Rapid Control of Reproductive Behaviour by Locally Synthesised Oestrogens: Focus on Aromatase

Abstract

Oestrogens activate nucleus- and membrane-initiated signalling. Nucleus-initiated events control a wide array of physiological and behavioural responses. These effects generally take place within relatively long periods of time (several hours to days). By contrast, membrane-initiated signalling affects a multitude of cellular functions in a much shorter timeframe (seconds to minutes). However, much less is known about their functional significance. Furthermore, the origin of the oestrogens able to trigger these acute effects is rarely examined. Finally, these two distinct types of oestrogenic actions have often been studied independently such that we do not exactly know how they cooperate to control the same response. The present review presents a synthesis of recent work carried out in our laboratory that aimed to address these issues in the context of the study of male sexual behaviour in Japanese quail, which is a considered as a suitable species for tackling these issues.

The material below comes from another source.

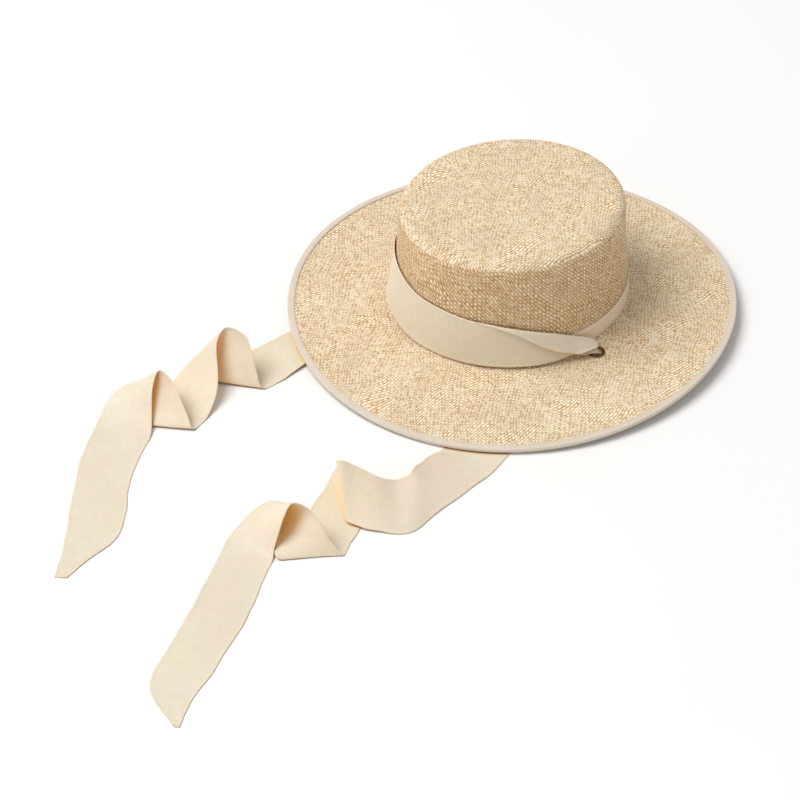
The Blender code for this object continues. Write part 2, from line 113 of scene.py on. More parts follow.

The first section presents data indicating that 17β-oestradiol, or its membrane impermeable analogues, acutely enhances measures of male sexual motivation but does not affect copulatory behaviour. These effects depend on the activation of membrane-initiated events and local oestrogen production. The second part of this review discusses the regulation of brain oestrogen synthesis through post-translational modifications of the enzyme aromatase. Initially discovered in vitro, these rapid and reversible enzymatic modulations occur in vivo following variations in the social and environment context and therefore provide a mechanism of acute regulation of local oestrogen provision with a spatial and time resolution compatible with the rapid effects observed on male sexual behaviour. Finally, we discuss how these distinct modes of oestrogenic action (membrane- versus nucleus-initiated) acting in different time frames (short- versus long-term) interact to control different components (motivation versus performance) of the same behavioural response and improve reproductive fitness.